Somatically, this may manifest as a deep, inexplicable fatigue—a “wintering” of the body that mirrors Ceres’s grief. Psychologically, it is the process of what James Hillman called “soul-making.” The dreamer is not having a problem to be solved, but undergoing a process to be endured. The feeling is one of primal abandonment and a rage that feels world-ending. The dream-ego, like Ceres, is tasked with the holy work of holding that grief without prematurely seeking a false “spring,” to sit by the well of despair and learn its bitter waters.

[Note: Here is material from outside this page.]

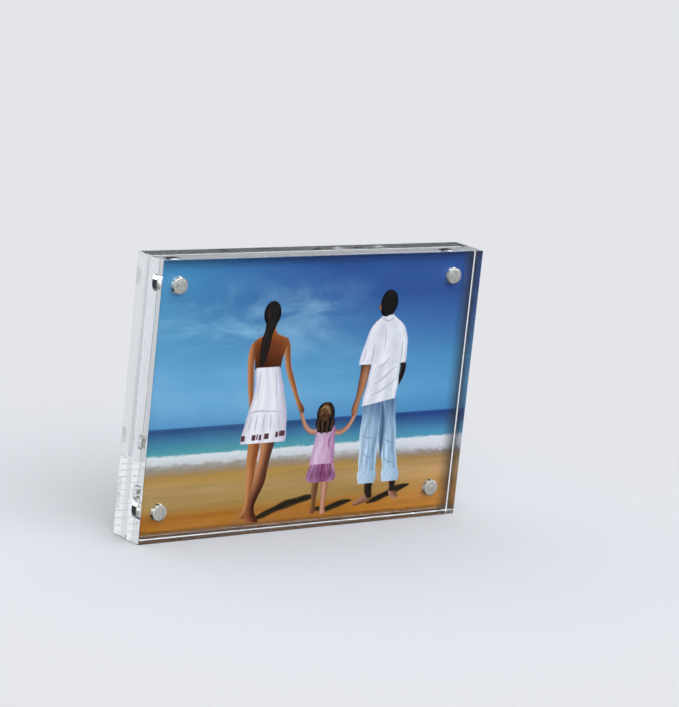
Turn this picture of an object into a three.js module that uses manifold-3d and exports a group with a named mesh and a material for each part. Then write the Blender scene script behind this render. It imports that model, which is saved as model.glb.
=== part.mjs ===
// A frameless block frame for one 5 x 7 in photo print, standing on its long edge.
//
// Two clear acrylic blocks of the same size clamp the print between their inner faces. Each block
// has a blind pocket near each corner, drilled from its inner face, with a disc magnet bonded into
// it, and each magnet pulls on the one that faces it through the print. The front block pulls
// straight off the back one, and the print then lifts out.
//
// Millimetres, +Z up. The picture faces -Y. The origin is at the middle of the footprint, on the
// surface that the frame stands on.
import * as THREE from "three";
import { mergeVertices } from "three/addons/utils/BufferGeometryUtils.js";
import Module from "manifold-3d";

// Driving dimensions.
const FRAME_WIDTH = 178;
const FRAME_HEIGHT = 127;
const BLOCK_THICKNESS = 10;
const EDGE_CHAMFER = 0.4; // flame-polished arris on all twelve edges
const PRINT_THICKNESS = 0.3;
const PRINT_CLEARANCE = 0.1; // air on each side of the print
const PRINT_MARGIN = 0.3; // the print stops this far inside the blocks' edges
const MAGNET_INSET = 12.5; // from the block's edges to a magnet's axis
const MAGNET_RADIUS = 3.5;
const MAGNET_LENGTH = 3;
const MAGNET_CHAMFER = 0.2;
const BOND_WALL = 0.26; // cured adhesive round the magnet
const BOND_FLOOR = 0.16; // cured adhesive under the magnet
const FIT_GAP = 0.02; // between any two pieces that are bonded together
const MAGNET_RECESS = 0.1; // a magnet's free face lies this far below the block's inner face
const ROUND_SIDES = 48;

// Worked out from them.
const blockGap = PRINT_THICKNESS + 2 * PRINT_CLEARANCE;
const bondInnerRadius = MAGNET_RADIUS + FIT_GAP;
const bondOuterRadius = bondInnerRadius + BOND_WALL;
const pocketRadius = bondOuterRadius + FIT_GAP;
const magnetFloor = FIT_GAP + BOND_FLOOR + FIT_GAP; // height of the magnet above the pocket's floor
const pocketDepth = magnetFloor + MAGNET_LENGTH + MAGNET_RECESS;
const magnetX = FRAME_WIDTH / 2 - MAGNET_INSET;
const magnetZ = FRAME_HEIGHT / 2 - MAGNET_INSET;

const wasm = await Module();
wasm.setup();

// A closed three.js geometry as a manifold solid.
function solidFrom(geometry) {
  const bare = geometry.clone();
  bare.deleteAttribute("normal");
  bare.deleteAttribute("uv");
  const merged = mergeVertices(bare);
  return new wasm.Manifold(
    new wasm.Mesh({
      numProp: 3,
      vertProperties: merged.getAttribute("position").array,
      triVerts: new Uint32Array(merged.index.array),
    }),
  );
}

// A manifold solid as a three.js geometry.
function geometryFrom(solid) {
  const mesh = solid.getMesh();
  const geometry = new THREE.BufferGeometry();
  geometry.setAttribute("position", new THREE.BufferAttribute(mesh.vertProperties, 3));
  geometry.setIndex(new THREE.BufferAttribute(mesh.triVerts, 1));
  geometry.computeVertexNormals();
  return geometry;
}

// Calls make(x, z, name) for each magnet's place, seen from the front of the frame.
function forEachCorner(make) {
  for (const [height, z] of [["top", magnetZ], ["bottom", -magnetZ]]) {
    for (const [side, x] of [["left", -magnetX], ["right", magnetX]]) {
      make(x, z, `${height}_${side}`);
    }
  }
}

// The block, centred on its own middle, with its inner face towards +Y.
function blockGeometry() {
  const halfWidth = FRAME_WIDTH / 2;
  const halfHeight = FRAME_HEIGHT / 2;
  const outline = new THREE.Shape([
    new THREE.Vector2(-halfWidth + EDGE_CHAMFER, -halfHeight),
    new THREE.Vector2(halfWidth - EDGE_CHAMFER, -halfHeight),
    new THREE.Vector2(halfWidth, -halfHeight + EDGE_CHAMFER),
    new THREE.Vector2(halfWidth, halfHeight - EDGE_CHAMFER),
    new THREE.Vector2(halfWidth - EDGE_CHAMFER, halfHeight),
    new THREE.Vector2(-halfWidth + EDGE_CHAMFER, halfHeight),
    new THREE.Vector2(-halfWidth, halfHeight - EDGE_CHAMFER),
    new THREE.Vector2(-halfWidth, -halfHeight + EDGE_CHAMFER),
  ]);
  const flat = BLOCK_THICKNESS - 2 * EDGE_CHAMFER;
  const slab = new THREE.ExtrudeGeometry(outline, {
    depth: flat,
    bevelEnabled: true,
    bevelThickness: EDGE_CHAMFER,
    bevelSize: EDGE_CHAMFER,
    bevelOffset: -EDGE_CHAMFER,
    bevelSegments: 1,
  });
  slab.translate(0, 0, -flat / 2);
  slab.rotateX(Math.PI / 2);

  let solid = solidFrom(slab);
  const pastTheFace = 1;
  const cutter = new THREE.CylinderGeometry(
    pocketRadius, pocketRadius, pocketDepth + pastTheFace, ROUND_SIDES,
  );
  const cutterY = BLOCK_THICKNESS / 2 + (pastTheFace - pocketDepth) / 2;
  forEachCorner((x, z) => {
    solid = solid.subtract(solidFrom(cutter.clone().translate(x, cutterY, z)));
  });
  return geometryFrom(solid);
}

// A nickel-plated disc, standing on y = 0.
function magnetGeometry() {
  const profile = [
    new THREE.Vector2(0, 0),
    new THREE.Vector2(MAGNET_RADIUS - MAGNET_CHAMFER, 0),
    new THREE.Vector2(MAGNET_RADIUS, MAGNET_CHAMFER),
    new THREE.Vector2(MAGNET_RADIUS, MAGNET_LENGTH - MAGNET_CHAMFER),
    new THREE.Vector2(MAGNET_RADIUS - MAGNET_CHAMFER, MAGNET_LENGTH),
    new THREE.Vector2(0, MAGNET_LENGTH),
  ];
  return new THREE.LatheGeometry(profile, ROUND_SIDES);
}

// The cup of cured adhesive that holds a magnet, standing on y = 0.
function bondGeometry() {
  const height = BOND_FLOOR + FIT_GAP + MAGNET_LENGTH - MAGNET_CHAMFER;
  const profile = [
    new THREE.Vector2(0, 0),
    new THREE.Vector2(bondOuterRadius, 0),
    new THREE.Vector2(bondOuterRadius, height),
    new THREE.Vector2(bondInnerRadius, height),
    new THREE.Vector2(bondInnerRadius, BOND_FLOOR),
    new THREE.Vector2(0, BOND_FLOOR),
  ];
  return new THREE.LatheGeometry(profile, ROUND_SIDES);
}

const acrylic = new THREE.MeshStandardMaterial({
  color: 0xf4f8f8, roughness: 0.03, metalness: 0, transparent: true, opacity: 0.35,
});
const nickel = new THREE.MeshStandardMaterial({ color: 0xcfd0cd, roughness: 0.22, metalness: 1 });
const adhesive = new THREE.MeshStandardMaterial({
  color: 0xeceeea, roughness: 0.5, metalness: 0, transparent: true, opacity: 0.5,
});
const photoPaper = new THREE.MeshStandardMaterial({ color: 0x4a86bd, roughness: 0.35, metalness: 0 });

const block = blockGeometry();
const magnet = magnetGeometry();
const bond = bondGeometry();

function addMesh(group, name, geometry, material, x, y, z) {
  const mesh = new THREE.Mesh(geometry, material);
  mesh.name = name;
  mesh.position.set(x, y, z);
  group.add(mesh);
}

// One block with its four magnets and their bonds. turned is true for the half that faces -Y.
function halfGroup(half, turned) {
  const group = new THREE.Group();
  const pocketFloor = BLOCK_THICKNESS / 2 - pocketDepth;
  addMesh(group, `${half}_block`, block, acrylic, 0, 0, 0);
  forEachCorner((x, z, corner) => {
    const ownX = turned ? -x : x;
    addMesh(group, `${half}_magnet_bond_${corner}`, bond, adhesive, ownX, pocketFloor + FIT_GAP, z);
    addMesh(group, `${half}_magnet_${corner}`, magnet, nickel, ownX, pocketFloor + magnetFloor, z);
  });
  group.rotation.z = turned ? Math.PI : 0;
  group.position.set(
    0, (turned ? 1 : -1) * (blockGap + BLOCK_THICKNESS) / 2, FRAME_HEIGHT / 2,
  );
  return group;
}

const frame = new THREE.Group();
frame.add(halfGroup("front", false));
frame.add(halfGroup("back", true));

const print = new THREE.BoxGeometry(
  FRAME_WIDTH - 2 * PRINT_MARGIN, PRINT_THICKNESS, FRAME_HEIGHT - 2 * PRINT_MARGIN,
);
addMesh(frame, "photo_print", print, photoPaper, 0, 0, FRAME_HEIGHT / 2);

export default frame;
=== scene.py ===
"""A frameless photo frame on a table: two clear acrylic blocks, held together by magnets in their
corners, with one borderless print between them. Metres, +Z up, the picture faces -Y."""

import math

import bmesh
import bpy
from mathutils import Matrix, Quaternion, Vector


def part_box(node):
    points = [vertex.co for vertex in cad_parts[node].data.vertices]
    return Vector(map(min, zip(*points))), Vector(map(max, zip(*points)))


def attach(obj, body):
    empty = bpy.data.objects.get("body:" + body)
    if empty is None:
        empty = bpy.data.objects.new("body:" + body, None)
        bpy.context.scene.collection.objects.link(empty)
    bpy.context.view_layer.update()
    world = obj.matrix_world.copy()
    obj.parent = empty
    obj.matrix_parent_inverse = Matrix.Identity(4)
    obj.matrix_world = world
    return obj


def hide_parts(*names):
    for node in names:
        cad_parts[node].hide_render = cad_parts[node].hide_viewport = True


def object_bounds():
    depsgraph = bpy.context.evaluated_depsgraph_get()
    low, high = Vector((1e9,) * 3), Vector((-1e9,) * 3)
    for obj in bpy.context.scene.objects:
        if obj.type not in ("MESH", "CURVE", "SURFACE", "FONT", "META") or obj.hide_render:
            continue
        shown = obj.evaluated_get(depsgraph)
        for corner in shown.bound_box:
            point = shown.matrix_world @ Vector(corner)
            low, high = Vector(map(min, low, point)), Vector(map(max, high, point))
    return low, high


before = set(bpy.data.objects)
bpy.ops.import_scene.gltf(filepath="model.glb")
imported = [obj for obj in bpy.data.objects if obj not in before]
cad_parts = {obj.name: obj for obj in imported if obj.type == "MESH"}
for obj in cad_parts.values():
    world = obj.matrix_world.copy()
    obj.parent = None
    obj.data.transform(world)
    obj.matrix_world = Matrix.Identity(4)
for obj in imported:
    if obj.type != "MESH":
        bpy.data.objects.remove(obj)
cad_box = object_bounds()

# --- Camera ---------------------------------------------------------------------------------------
# It stands in front of the frame's left end and a little above it, with a long lens, and is turned a
# few degrees about its own axis. The frame sits left of and below the middle of the view.

CAMERA_AZIMUTH = -38  # degrees round from straight in front; less than 0 is towards the left end
CAMERA_ELEVATION = 12
CAMERA_ROLL = 6
CAMERA_DISTANCE = 1.3
CAMERA_LENS = 146
VIEW_RIGHT, VIEW_UP = 0.0166, 0.0156  # from the frame's middle to the middle of the view

azimuth, elevation = math.radians(CAMERA_AZIMUTH), math.radians(CAMERA_ELEVATION)
backwards = Vector((
    math.sin(azimuth) * math.cos(elevation),
    -math.cos(azimuth) * math.cos(elevation),
    math.sin(elevation),
))
turn = (-backwards).to_track_quat("-Z", "Y") @ Quaternion((0, 0, 1), math.radians(CAMERA_ROLL))
middle = (Vector(cad_box[0]) + Vector(cad_box[1])) / 2
camera = bpy.data.objects.new("studio_camera", bpy.data.cameras.new("studio_camera"))
camera.data.lens = CAMERA_LENS
camera.location = middle + backwards * CAMERA_DISTANCE + turn @ Vector((VIEW_RIGHT, VIEW_UP, 0))
camera.rotation_euler = turn.to_euler()
bpy.context.scene.collection.objects.link(camera)
bpy.context.scene.camera = camera

# Light turns and reflects many times inside the blocks before it leaves them.
scene = bpy.context.scene
scene.view_settings.view_transform = "Standard"
scene.cycles.max_bounces = 64
scene.cycles.glossy_bounces = 32
scene.cycles.transmission_bounces = 32
scene.cycles.diffuse_bounces = 4
scene.cycles.use_denoising = True

# --- Studio ---------------------------------------------------------------------------------------
# A white tent with a dark card low down all round, which keeps the polished faces clear of
# reflections. The camera sees plain pale paper wherever it sees no floor.

PAPER_WHITE = "#e4e5e9"
TENT_WHITE = "#f4f6fa"
CARD_GREY = "#303236"
CARD_REACH = 3.6  # a ray that has turned more often than this doesn't see the card
SCATTERED_TURNS, PASSED_TURNS = 10.0, 0.5  # what one scattering and one pass through a face count as
FAR_TURNS = 2.5  # light reflected more often than this has been led far in a block
LED_IN_STRENGTH = -0.55  # what the roof then adds to the low strength
LAMP_PLACE = (-0.25, -0.55, 0.75)
LAMP_SIZE = (0.6, 0.4)
LAMP_WATTS = 2


def linear(hex_colour):
    """An sRGB hex colour as linear red, green, blue and alpha."""
    values = [int(hex_colour[i:i + 2], 16) / 255 for i in (1, 3, 5)]
    return [v / 12.92 if v <= 0.04045 else ((v + 0.055) / 1.055) ** 2.4 for v in values] + [1.0]


def add_node(tree, kind, inputs=None, stops=None, **settings):
    """Adds a node. inputs are values or sockets by input name or number; stops are a ramp's colours."""
    new = tree.nodes.new(kind)
    for name, value in settings.items():
        setattr(new, name, value)
    for name, value in (inputs or {}).items():
        if isinstance(value, bpy.types.NodeSocket):
            tree.links.new(value, new.inputs[name])
        else:
            new.inputs[name].default_value = value
    if stops:
        elements = new.color_ramp.elements
        while len(elements) < len(stops):
            elements.new(0.5)
        for element, (place, colour) in zip(elements, stops):
            element.position = place
            element.color = linear(colour)
    return new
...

This is the psyche preparing the ground for a new kind of wholeness, one that includes, rather than denies, the reality of the underworld.

Alchemical Translation
The alchemical journey mirrored in this myth is the nigredo, the blackening, followed by the albedo. Ceres’s initial world is the false albedo—a pure, untested wholeness. The abduction plunges the system into the nigredo: the putrefaction, the famine, the utter dissolution of the old order.
Individuation demands the famine. The ego must starve of its old certainties to hunger for a new, more complex nourishment.
Ceres’s wandering with the torch is the calcinatio—the burning away of non-essentials by the fire of searing emotion. Her sitting by the well in Eleusis is the solutio, a dissolution into the waters of despair and helplessness. It is only from this nadir that the new deal can be brokered by a transcendent function (Jupiter).
The triumphant alchemical product is not a return to the beginning, but the creation of the sacred cycle itself—the opus circulatorium. The integrated self is the one who, like Proserpina, is sovereign in both the upper and lower worlds, and who, like Ceres, has learned that her creative power is now wedded to a necessary period of fallow grief. The psyche achieves a paradoxical wholeness: it is the fertile field and the frozen earth, the seeking mother and the queen of shadows. It has learned to hold the pomegranate seed within, not as a stain of loss, but as the compact, potent core of its own depth and resilience.